Bankitalia attacca: «Segnali di ripresa ma la rigidità delle parti sociali frena lo sviluppo»
Per Visco la ricetta per poter superare la crisi economica c’è ma il problema sta tutto nella parti sociali. Dalla sua, Camusso (CGIL) risponde: «Vecchie proposte che hanno già fallito.

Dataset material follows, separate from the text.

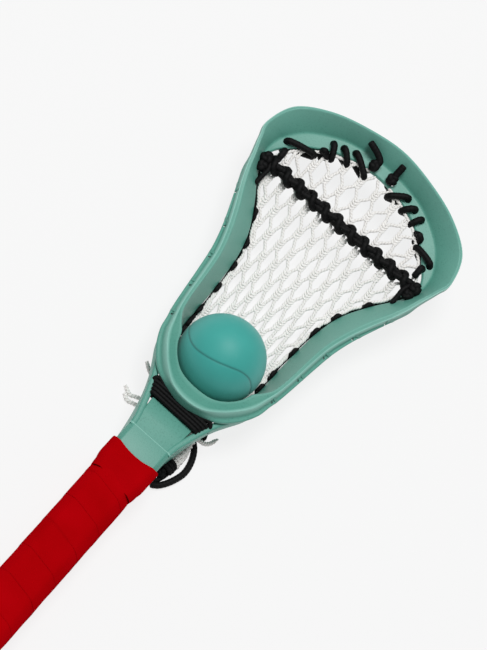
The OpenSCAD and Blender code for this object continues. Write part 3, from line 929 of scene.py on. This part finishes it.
# Each stitch of the top lacing: where it comes up through the flange and where it goes down in the net.
STITCH_LEFT = [((-66.6, 269.4), (-46.6, 275.4)), ((-43.5, 281.5), (-39, 281.2)), ((-41, 291.6), (-35.6, 283)),
               ((-33.4, 294.2), (-25, 287.4)), ((-24.8, 297.4), (-10, 288.8))]
STITCH_RIGHT = [((66.6, 270.6), (51.6, 274.4)), ((49.6, 280), (45, 282.4)), ((41.2, 292.6), (37.6, 286)),
                ((33, 295.2), (26.6, 288.8)), ((24.2, 298), (12.6, 290))]
END_LEFT = [(-9.4, 297.6, 43.2), (-8, 301, 46), (-12.6, 303.6, 48.2), (-19, 304.8, 50.2),
            (-22.6, 305.4, 51.2)]
END_RIGHT = [(6.6, 298.4, 43.2), (6.6, 302, 46), (6.6, 305.6, 49.2), (6.7, 308.8, 51.8)]


def stitched(first, stitches, last):
    """The lacing's route: over each stitch, then back below the plastic to the next hole."""
    route = list(first)
    for (ox, oy), (ix, iy) in stitches:
        top, net = flange_z(ox), net_z(ix, iy)
        across = Vector((ix - ox, iy - oy, 0)).normalized()
        route += [(ox - across.x * 1.2, oy - across.y * 1.2, top - 6), (ox, oy, top + 1.2),
                  (ox + across.x * 2.6, oy + across.y * 2.6, top + 2.8),
                  ((ox + ix) / 2, (oy + iy) / 2, (top + net) / 2 + 2.9),
                  (ix - across.x, iy - across.y, net + 1.4),
                  (ix + across.x * 0.6, iy + across.y * 0.6, net - 1.6),
                  (ix - across.x * 2, iy - across.y * 2, net - 3.4),
                  (ox + across.x * 2, oy + across.y * 2, top - 7)]
    return [Vector(p) for p in route + list(last)]


def overhand(shape, at, size, diameter, turn):
    """A tied knot: a string that winds twice round itself."""
    tilt = 0.35
    line = []
    for k in range(41):
        a = 2 * TURN * k / 40
        r = size * (0.62 + 0.3 * math.cos(1.5 * a))
        p = Vector((r * math.cos(a + turn), r * math.sin(a + turn), size * 0.34 * math.sin(1.5 * a)))
        p.z += tilt * p.y
        line.append(Vector(at) + p)
    sweep(shape, even(smooth(line, 2), 0.6), braided(diameter), 14)


def lace(shape, route, diameter, sides=18):
    sweep(shape, even(smooth(route, 6), 0.55), braided(diameter), sides)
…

Attaccarci oggi va di moda»
di Moreno Scorpioni
Il manifesto del governatore di Bankitalia Visco arriva dal palco di Bari, di fronte alla Confidustria riunita: «La sfida per le imprese è di realizzare il salto di qualità di prodotto e di processo, che le porti a essere più grandi, più tecnologiche, più internazionalizzate così da agire quali incubatrici di una delle più rilevanti dimensioni di capitale umano: la capacità di innovare. Il rafforzamento del capitale delle imprese può facilitare una più intensa attività innovativa».
Sull’impasse economica e riformista in cui il nostro Paese verte da tempo, Visco sostiene che «siamo tutti responsabili, chi per non avere agito, chi per avere agito male». Sullo sfondo, ma neanche più di tanto, la polemica con i sindacati: «È la stagione in cui i colpevoli sono le imprese e i sindacati, perché va di moda. E c’è un entusiasmo di massa nel trovare questi colpevoli» sono le parole del Segretario Generale della CGIL Susanna Camusso che non si ferma di certo al Jobs Act, ritenuto una ricetta già sperimentata e fallita.
Sotto accusa, secondo Visco, la rigidità eccessiva dei sindacati che frena la svolta riformista nel nostro Paese. Parole che sono valse il plauso di Matteo Renzi ma che hanno generato un vespaio di polemiche non solo con la CGIL ma anche con il numero uno degli industriali, Giorgio Squinzi. Corso ai ripari Visco ha cercato di raddrizzare il tiro, assicurando che le sue parole non avevano niente a che vedere con il dibattito sulla flessibilità e sul mercato del lavoro, ma erano legate a un’analisi più generale dello stato delle cose.
Certo è che oggi, come in passato, non manca la consapevolezza degli interventi da fare, ma le azioni congiunte di politica e corpo sociale sono apparse insufficienti rispetto al bisogno. Certo, l’immobilismo degli anni 2000 paragonato a quello degli anni ’70 ha prodotto conseguenze nettamente diverse, passando dall’inflazione di allora al ristagnamento economico di oggi. Tuttavia le parole di Guido Carli, ai vertici della Banca d’Italia dal ’60 al ‘75, «sono una analisi efficace – analizza Visco – anche per leggere la situazione odierna. La nostra economia ha subìto una ferita: né l’impulso della spesa pubblica, pur se orientata nelle direzioni più congrue, né l’espansione creditizia, pur se attuata con coraggio, varranno, da soli, a restituirle vigore».
Il fronte di battaglia è quanto mai aspro, visto che si sta per entrare nel vivo della discussione del Jobs Act, che ha tenuto banco anche nell’incontro Renzi/Obama. Ma secondo l’ex viceministro dell’Economia del governo Letta Stefano Fassina, il Jobs Act così com’è rischia di non passare, perché spalanca le porte a una maggiore precarietà.
«Ne parleremo col ministro Poletti cercando di gestire insieme le modifiche, ma se il sistema non dovesse funzionare la decisione passerà al Parlamento» spiega Fassina, che seppure appartenente a una minoranza interna al PD gode di una larga condivisione sulla tematica lavoro.
Il monito sembra essere abbastanza chiaro per il Premier che, qualora dovesse vedere respinta la riforma del lavoro, potrebbe rischiare la testa. Ma d’altronde era stato lo stesso capogruppo della Camera del PD a spiegarlo a chiare lettere al ministro del Lavoro: «I numeri non ci sono».